— Begin DATA SECTION —

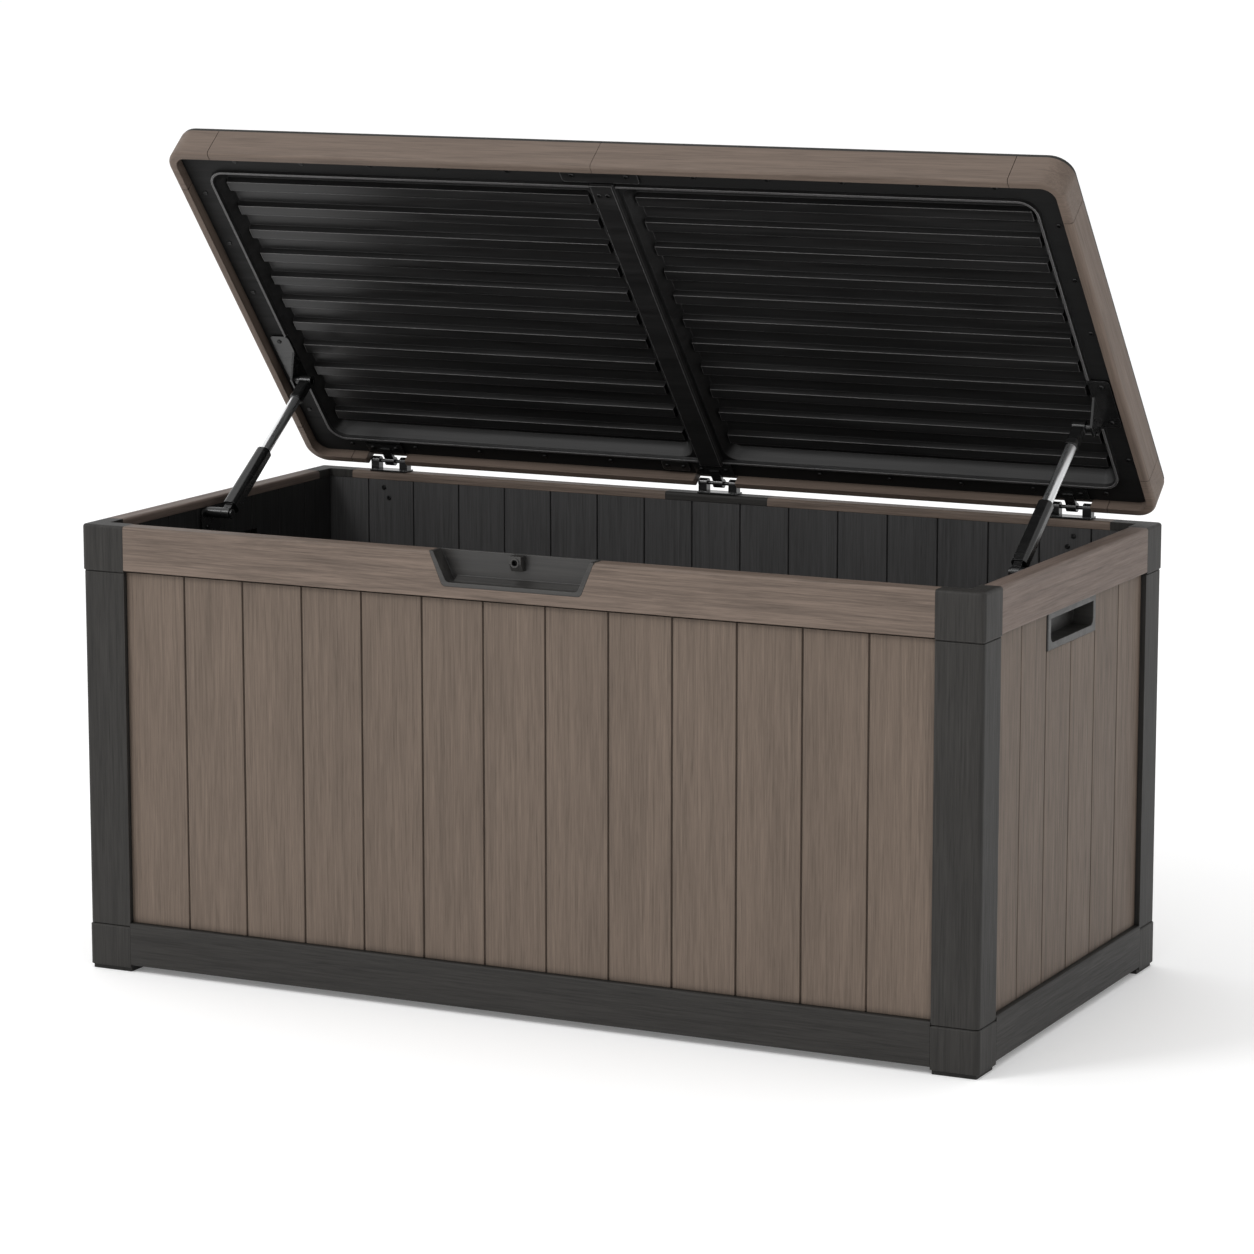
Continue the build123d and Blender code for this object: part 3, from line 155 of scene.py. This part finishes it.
# ---------------------------------------------------------------- node helpers
class Tree:
    """A material's node tree, with short calls for the nodes that every finish uses."""

    def __init__(self, name):
        self.material = bpy.data.materials.new(name)
        self.material.use_nodes = True
        self.nodes = self.material.node_tree.nodes
        self.links = self.material.node_tree.links
        self.shader = self.nodes["Principled BSDF"]

    def new(self, kind, **settings):
        """A shader node with its settings."""
        node = self.nodes.new("ShaderNode" + kind)
        for key, value in settings.items():
            setattr(node, key, value)
        return node

    def join(self, source, target):
        """A link from an output to an input."""
        self.links.new(source, target)

    def math(self, operation, a, b):
        """One arithmetic node; a and b are sockets or numbers."""
        node = self.new("Math", operation=operation)
        for slot, value in enumerate((a, b)):
            if isinstance(value, (int, float)):
                node.inputs[slot].default_value = value
            else:
                self.join(value, node.inputs[slot])
        return node.outputs[0]

    def times(self, a, b):
        """The product of two sockets or numbers."""
        return self.math("MULTIPLY", a, b)

    def noise(self, point, scale, character=EVEN_NOISE):
        """Noise with its own scale along each axis, and its detail, roughness and distortion."""
        stretch = self.new("VectorMath", operation="MULTIPLY")
        self.join(point, stretch.inputs[0])
        stretch.inputs[1].default_value = scale
        node = self.new("TexNoise")
        self.join(stretch.outputs[0], node.inputs["Vector"])
        node.inputs["Scale"].default_value = 1.0
        for key, number in zip(("Detail", "Roughness", "Distortion"), character):
            node.inputs[key].default_value = number
        return node.outputs["Fac"]

    def spread(self, value, source, target):
        """Maps the source range to the target range, clamped."""
        node = self.new("MapRange")
        self.join(value, node.inputs["Value"])
        for key, number in zip(("From Min", "From Max", "To Min", "To Max"), source + target):
            node.inputs[key].default_value = number
        return node.outputs["Result"]

    def ambient_occlusion(self):
        """Ambient occlusion: one on open faces, less in corners and gaps; it sets painted shade and
        keeps the moulded finish's painted highlights to open edges.
        """
        node = self.new("AmbientOcclusion", samples=SHADE_SAMPLES)
        node.inputs["Distance"].default_value = SHADE_OCCLUSION_REACH
        return node.outputs["AO"]

    def paint(self, colour, level):
        """A colour, lighter or darker by a level, as the base colour."""
        tint = self.new("VectorMath", operation="SCALE")
        tint.inputs[0].default_value = colour
        self.join(level, tint.inputs["Scale"])
        self.join(tint.outputs[0], self.shader.inputs["Base Color"])

    def emboss(self, height, normal, strength, relief):
        """A bump of some relief on top of a softened normal."""
        bump = self.new("Bump")
        bump.inputs["Strength"].default_value = strength
        bump.inputs["Distance"].default_value = relief
        self.join(height, bump.inputs["Height"])
        self.join(normal, bump.inputs["Normal"])
        self.join(bump.outputs[0], self.shader.inputs["Normal"])


def rest_point(tree, on_lid):
    """Rest coordinates in the row frame; a lid piece's are those of the closed lid."""
    point = tree.new("TexCoord").outputs["Object"]
    if not on_lid:
        return point
    turn = tree.new("VectorRotate", rotation_type="X_AXIS")
    tree.join(point, turn.inputs["Vector"])
    turn.inputs["Center"].default_value = LID_AXIS
    turn.inputs["Angle"].default_value = LID_TRAVEL
    return turn.outputs["Vector"]


def drawn_out(axis, scale):
    """A noise's scale on each axis, from its scales across and along one of them."""
    across, along = scale
    return tuple(along if direction == axis else across for direction in (X, Y, Z))


def board_shift(tree, point, axis, pitch):
    """The point with a random shift for each board, and that board's own random value."""
    split = tree.new("SeparateXYZ")
    tree.join(point, split.inputs[0])
    board = tree.math("FLOOR", tree.math("DIVIDE", split.outputs[axis], pitch), 0.0)
    dice = tree.new("TexWhiteNoise", noise_dimensions="1D")
    tree.join(board, dice.inputs["W"])
    offset = tree.new("VectorMath", operation="ADD")
    tree.join(point, offset.inputs[0])
    tree.join(dice.outputs["Color"], offset.inputs[1])
    return offset.outputs[0], dice.outputs["Value"]


def edge_mask(tree, radius=EDGE_RADIUS):
    """One along the sharp edges and nothing on the flats, and the softened normal."""
    bevel = tree.new("Bevel", samples=SHADE_SAMPLES)
    bevel.inputs["Radius"].default_value = radius
    flat = tree.new("NewGeometry")
    dot = tree.new("VectorMath", operation="DOT_PRODUCT")
    tree.join(bevel.outputs[0], dot.inputs[0])
    tree.join(flat.outputs["Normal"], dot.inputs[1])
    return tree.spread(dot.outputs["Value"], EDGE_TURN, FULL), bevel.outputs[0]


def level_mask(tree, point, height):
    """One on the faces at a height, and nothing elsewhere."""
    split = tree.new("SeparateXYZ")
    tree.join(point, split.inputs[0])
    above = tree.math("GREATER_THAN", split.outputs["Z"], height - LEVEL_SLACK)
    below = tree.math("LESS_THAN", split.outputs["Z"], height + LEVEL_SLACK)
    return tree.times(above, below)


def resin(name, colour, grain, streak, on_lid=False, boards=None, broad=0.4, edge_light=0.25, rough=0.55):
    """Moulded resin with an embossed wood grain along one axis, a painted highlight along its edges
    and painted shade in its corners and gaps.
    """
    tree = Tree(name)
    point = rest_point(tree, on_lid)
    tone = None
    if boards:
        point, tone = board_shift(tree, point, *boards)
    wide = tree.noise(point, drawn_out(grain, WIDE_GRAIN), WIDE_NOISE)
    lines = tree.noise(point, drawn_out(grain, FINE_GRAIN), FINE_NOISE)
    pores = tree.noise(point, drawn_out(grain, PORES))
    mix = tree.math("ADD", tree.times(wide, broad), tree.times(lines, 1.0 - broad))
    level = tree.spread(mix, GRAIN_REACH, (1.0 - streak, 1.0 + streak))
    cracks = tree.spread(pores, PORE_REACH, FULL)
    level = tree.math("SUBTRACT", level, tree.times(cracks, streak * PORE_DARKNESS))
    if tone:
        level = tree.times(level, tree.spread(tone, FULL, BOARD_TONES))
    edge, soft_normal = edge_mask(tree)
    # Painted highlight: the colour is lighter along sharp edges
    level = tree.times(level, tree.math("ADD", 1.0, tree.times(edge, edge_light)))
    # Painted shade: the colour is darker in corners and gaps
    level = tree.times(level, tree.spread(tree.ambient_occlusion(), GRAIN_PAINTED_SHADE_REACH, GRAIN_PAINTED_SHADE_TONES))
    tree.paint(colour, level)
    shine = tree.spread(lines, NOISE_REACH, (rough + GRAIN_DULLER, rough - GRAIN_SHINIER))
    tree.join(shine, tree.shader.inputs["Roughness"])
    tree.shader.inputs["Specular IOR Level"].default_value = GRAIN_SPECULAR
    height = tree.math("ADD", lines, tree.times(pores, PORE_HEIGHT))
    tree.emboss(height, soft_normal, GRAIN_BUMP, GRAIN_RELIEF)
    return tree.material


def moulded(name, colour, rough, specular=0.5, on_lid=False, edge_highlight=0.8, radius=EDGE_RADIUS):
    """Plain satin moulding: flow marks, a fine texture, a painted highlight on open outer edges and
    painted shade in corners and gaps, with no grain; on the lid, a painted highlight on the lip.
    """
    tree = Tree(name)
    point = rest_point(tree, on_lid)
    flow = tree.noise(point, drawn_out(X, FLOW), FLOW_NOISE)
    streaks = tree.noise(point, drawn_out(X, STREAKS), STREAK_NOISE)
    speck = tree.noise(point, drawn_out(X, SPECK))
    edge, soft_normal = edge_mask(tree, radius)
    occlusion_level = tree.ambient_occlusion()
    # Painted highlight: the colour is lighter along open outer edges
    pale = tree.times(tree.times(edge, tree.spread(occlusion_level, HIGHLIGHT_OPEN_REACH, FULL)), edge_highlight)
    level = tree.times(tree.spread(flow, NOISE_REACH, FLOW_TONES),
                       tree.spread(streaks, STREAK_REACH, FLOW_TONES))
    # Painted shade: the colour is darker in corners and gaps
    level = tree.times(level, tree.spread(occlusion_level, PLAIN_PAINTED_SHADE_REACH, PLAIN_PAINTED_SHADE_TONES))
    level = tree.math("ADD", level, pale)
    shine = tree.spread(flow, NOISE_REACH, (rough - FLOW_SHINIER, rough + FLOW_DULLER))
    if on_lid:
        flange = level_mask(tree, point, FLANGE_LEVEL)
        lip = level_mask(tree, point, LIP_LEVEL)
        level = tree.times(level, tree.math("SUBTRACT", 1.0, tree.times(flange, FLANGE_DARK)))
        # Painted highlight along the lid's lip
        level = tree.math("ADD", level, tree.times(lip, LIP_PAINTED_HIGHLIGHT))
        shine = tree.math("ADD", shine, tree.times(flange, FLANGE_DULL))
    tree.paint(colour, level)
    tree.join(shine, tree.shader.inputs["Roughness"])
    tree.shader.inputs["Specular IOR Level"].default_value = specular
    tree.emboss(speck, soft_normal, PLAIN_BUMP, PLAIN_RELIEF)
    return tree.material


def metal(name, colour, rough, brushed):
    """Steel with fine drawing marks, slanted along the open stays."""
    tree = Tree(name)
    turn = tree.new("VectorRotate", rotation_type="X_AXIS")
    tree.join(rest_point(tree, False), turn.inputs["Vector"])
    turn.inputs["Angle"].default_value = -STAY_SLOPE
    marks = tree.noise(turn.outputs["Vector"], drawn_out(Y, (brushed * BRUSH_RATIO, brushed)))
    tree.paint(colour, tree.spread(marks, NOISE_REACH, BRUSH_TONES))
    tree.shader.inputs["Metallic"].default_value = 1.0
    shine = tree.spread(marks, NOISE_REACH, (rough * BRUSH_SHINIER, rough * BRUSH_DULLER))
    tree.join(shine, tree.shader.inputs["Roughness"])
    return tree.material


# ---------------------------------------------------------------- finishes by node
FRONT_PLANKS = (X, PLANK_PITCH)
SIDE_PLANKS = (Y, PLANK_PITCH)
FRONT_LINER = (X, LINER_PITCH)
SIDE_LINER = (Y, LINER_PITCH)

FINISH = {
    "taupe_x": resin("taupe_grain_x", TAUPE_RAIL, X, streak=0.36, broad=0.55),
    "taupe_y": resin("taupe_grain_y", TAUPE_SIDE_RAIL, Y, streak=0.26, broad=0.5),
    "plank_front": resin("taupe_planks_front", TAUPE, Z, boards=FRONT_PLANKS, streak=0.23),
    "plank_side": resin("taupe_planks_side", TAUPE, Z, boards=SIDE_PLANKS, streak=0.30),
    "lid_x": resin("lid_taupe_grain_x", TAUPE_RAIL, X, on_lid=True, streak=0.20, broad=0.55),
    "lid_y": resin("lid_taupe_grain_y", TAUPE_RAIL, Y, on_lid=True, streak=0.20, broad=0.55),
    "charcoal_x": resin("charcoal_grain_x", CHARCOAL, X, streak=0.32),
    "charcoal_y": resin("charcoal_grain_y", CHARCOAL, Y, streak=0.32),
    # Posts get a strong painted highlight along their edges
    "charcoal_z": resin("charcoal_grain_z", CHARCOAL, Z, streak=0.32, edge_light=0.9),
    "cover": resin("lid_cover_grain", CHARCOAL, X, on_lid=True, streak=0.12),
    "liner_x": resin("liner_grain_front", LINER, Z, boards=FRONT_LINER, streak=0.26, rough=0.5),
    # Side liners get the darker liner colour: painted shade
    "liner_y_shaded": resin("liner_grain_side_shaded", LINER_SIDE_SHADED, Z, boards=SIDE_LINER, streak=0.26, rough=0.5),
    "trim": moulded("charcoal_satin", CHARCOAL, rough=0.42),
    # Lid underside and fittings: strong painted highlights along their edges
    "black": moulded("black_satin", LID_BLACK, rough=0.34, specular=0.34, on_lid=True, edge_highlight=15.0),
    "fitting": moulded("black_fitting", BLACK, rough=0.22, specular=0.55, edge_highlight=4.0,
                       radius=FITTING_RADIUS),
    "chrome": metal("bright_steel", STEEL, rough=0.30, brushed=14.0),
    "steel": metal("dark_steel", DARK_STEEL, rough=0.35, brushed=20.0),
}


def finish_of(node):
    """Which finish a CAD node gets, from its name."""
    side = node.endswith(("_left", "_right")) or node == "lid_rim_sides"
    if node.startswith("corner_"):
        return "charcoal_z"
    if node.startswith("bottom_rail"):
        return "charcoal_y" if side else "charcoal_x"
    if node == "top_rail_joiner":
        return "charcoal_x"
    if node.startswith("top_rail"):
        return "taupe_y" if side else "taupe_x"
    if node.startswith("panel_"):
        return "plank_side" if side else "plank_front"
    if node.startswith("liner_"):
        return "liner_y_shaded" if side else "liner_x"
    if node.startswith("lid_rim"):
        return "lid_y" if side else "lid_x"
    if node.startswith("lid_corner"):
        return "lid_x"
    if node.startswith("lid_cover"):
        return "cover"
    if node.startswith(("lid_inner", "lid_centre", "lid_joint")):
        return "black"
    if node.startswith(("handle_", "finger_", "padlock_")):
        return "trim"
    if node.startswith("floor_"):
        return "liner_x"
    if node.startswith("stay_tube"):
        return "chrome"
    if node in ("chest_screws", "lid_screws"):
        return "steel"
    return "fitting"


for name, item in frame["nodes"].items():
    for holder in item.material_slots:
        holder.material = FINISH[finish_of(name)]


# ---------------------------------------------------------------- studio
def studio_floor():
    """A wide pale floor that reaches past the horizon of the view."""
    corners = [(-FLOOR_HALF, -FLOOR_HALF, 0), (FLOOR_HALF, -FLOOR_HALF, 0),
               (FLOOR_HALF, FLOOR_HALF, 0), (-FLOOR_HALF, FLOOR_HALF, 0)]
    mesh = bpy.data.meshes.new("studio_floor")
    mesh.from_pydata(corners, [], [(0, 1, 2, 3)])
    floor = bpy.data.objects.new("studio_floor", mesh)
    bpy.context.scene.collection.objects.link(floor)
    tree = Tree("studio_floor")
    tree.shader.inputs["Base Color"].default_value = FLOOR_COLOUR
    tree.shader.inputs["Roughness"].default_value = FLOOR_ROUGH
    tree.shader.inputs["Specular IOR Level"].default_value = FLOOR_SPECULAR
    tree.shader.inputs["Emission Color"].default_value = WHITE
    tree.shader.inputs["Emission Strength"].default_value = FLOOR_GLOW
    mesh.materials.append(tree.material)


def area_light(name, spot, size, power):
    """A soft square light at a spot, turned to the middle of the box."""
    data = bpy.data.lights.new(name, "AREA")
    data.size = size
    data.energy = power
    lamp = bpy.data.objects.new(name, data)
    lamp.location = spot
    lamp.rotation_euler = (Vector(AIM) - Vector(spot)).to_track_quat("-Z", "Y").to_euler()
    bpy.context.scene.collection.objects.link(lamp)


def studio_lights():
    """White surroundings, with a soft key from the upper left front and a weak fill."""
    world = bpy.data.worlds.new("studio")
    bpy.context.scene.world = world
    world.use_nodes = True
    nodes = world.node_tree.nodes
    links = world.node_tree.links
    sky = nodes["Background"]
    sky.inputs["Strength"].default_value = SKY
    way = nodes.new("ShaderNodeSeparateXYZ")
    links.new(nodes.new("ShaderNodeTexCoord").outputs["Generated"], way.inputs[0])
    dim = nodes.new("ShaderNodeMapRange")
    links.new(way.outputs["X"], dim.inputs["Value"])
    dim.inputs["From Min"].default_value, dim.inputs["From Max"].default_value = RIGHT_SIDE
    dim.inputs["To Min"].default_value = 1.0
    dim.inputs["To Max"].default_value = RIGHT_DIM
    links.new(dim.outputs["Result"], sky.inputs["Color"])
    area_light("key", KEY_SPOT, KEY_SIZE, KEY_POWER)
    area_light("fill", FILL_SPOT, FILL_SIZE, FILL_POWER)


def studio_camera():
    """The view of the photograph: a long lens, higher than the open lid's top."""
    data = bpy.data.cameras.new("camera")
    data.sensor_width = SENSOR
    data.lens = LENS
    data.clip_end = SIGHT
    camera = bpy.data.objects.new("camera", data)
    camera.location = CAMERA_SPOT
    camera.rotation_euler = (math.radians(90.0 - CAMERA_DOWN), 0.0, math.radians(CAMERA_ROUND))
    bpy.context.scene.collection.objects.link(camera)
    bpy.context.scene.camera = camera


studio_floor()
studio_lights()
studio_camera()
bpy.context.scene.view_settings.view_transform = "Standard"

— End DATA SECTION —

WHAT YOU NEED TO DO
What are the exact lines from the beginning of the material through the line containing "self.links.new(source, target)"? Write out those lines alone.

ANSWER BELOW
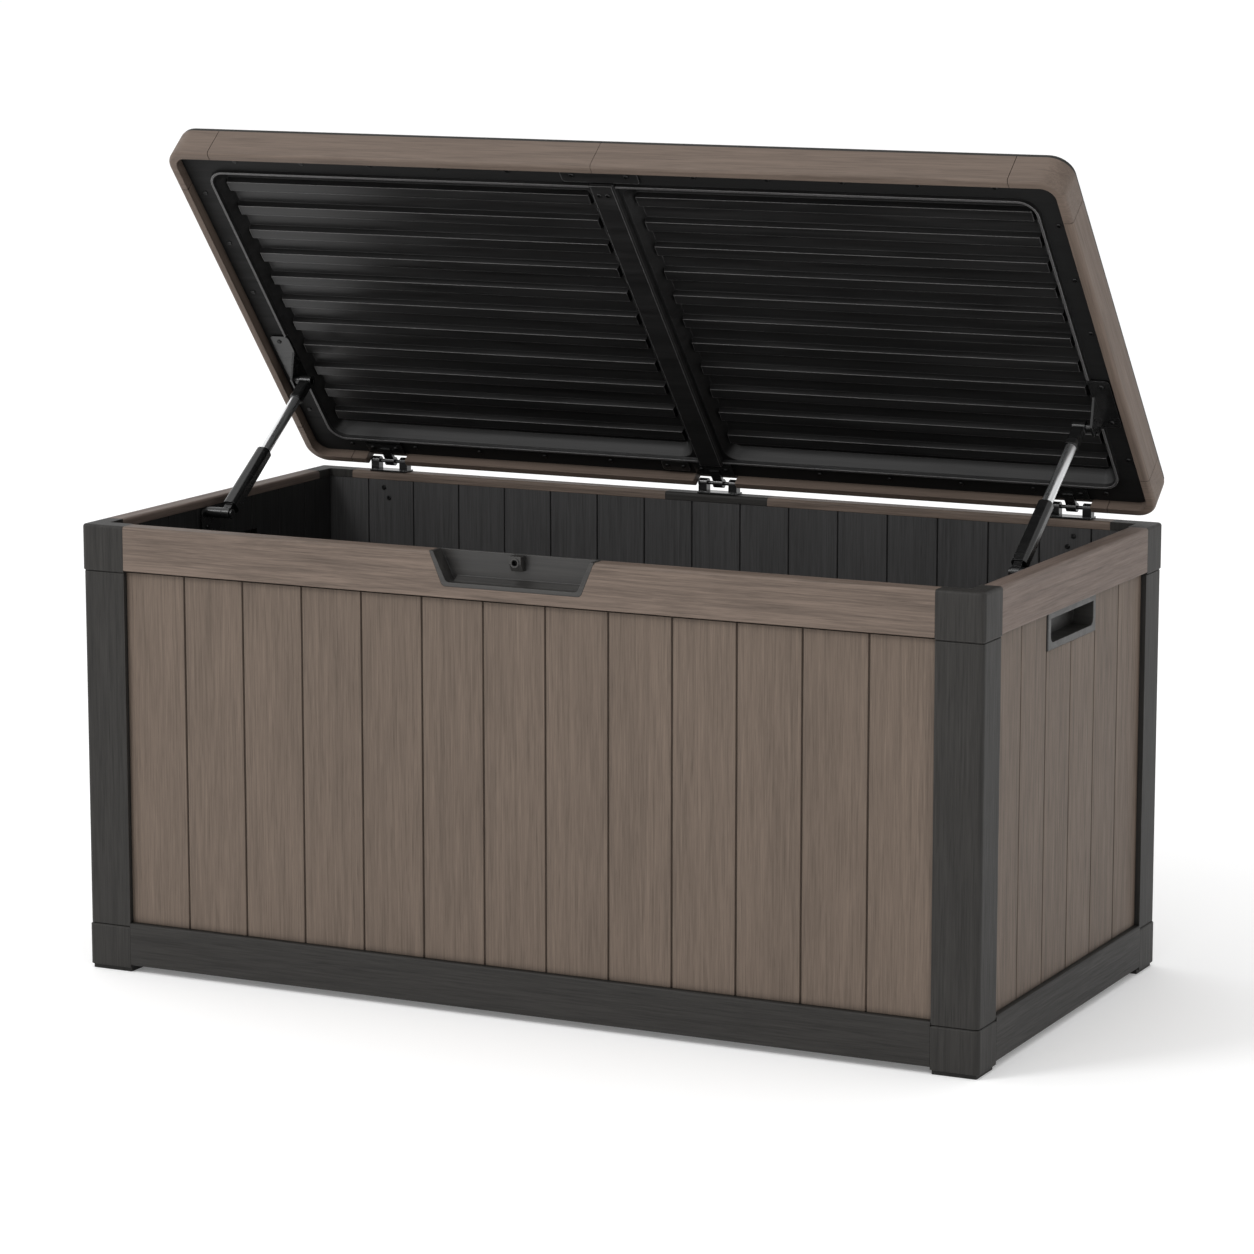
Continue the build123d and Blender code for this object: part 3, from line 155 of scene.py. This part finishes it.
# ---------------------------------------------------------------- node helpers
class Tree:
    """A material's node tree, with short calls for the nodes that every finish uses."""

    def __init__(self, name):
        self.material = bpy.data.materials.new(name)
        self.material.use_nodes = True
        self.nodes = self.material.node_tree.nodes
        self.links = self.material.node_tree.links
        self.shader = self.nodes["Principled BSDF"]

    def new(self, kind, **settings):
        """A shader node with its settings."""
        node = self.nodes.new("ShaderNode" + kind)
        for key, value in settings.items():
            setattr(node, key, value)
        return node

    def join(self, source, target):
        """A link from an output to an input."""
        self.links.new(source, target)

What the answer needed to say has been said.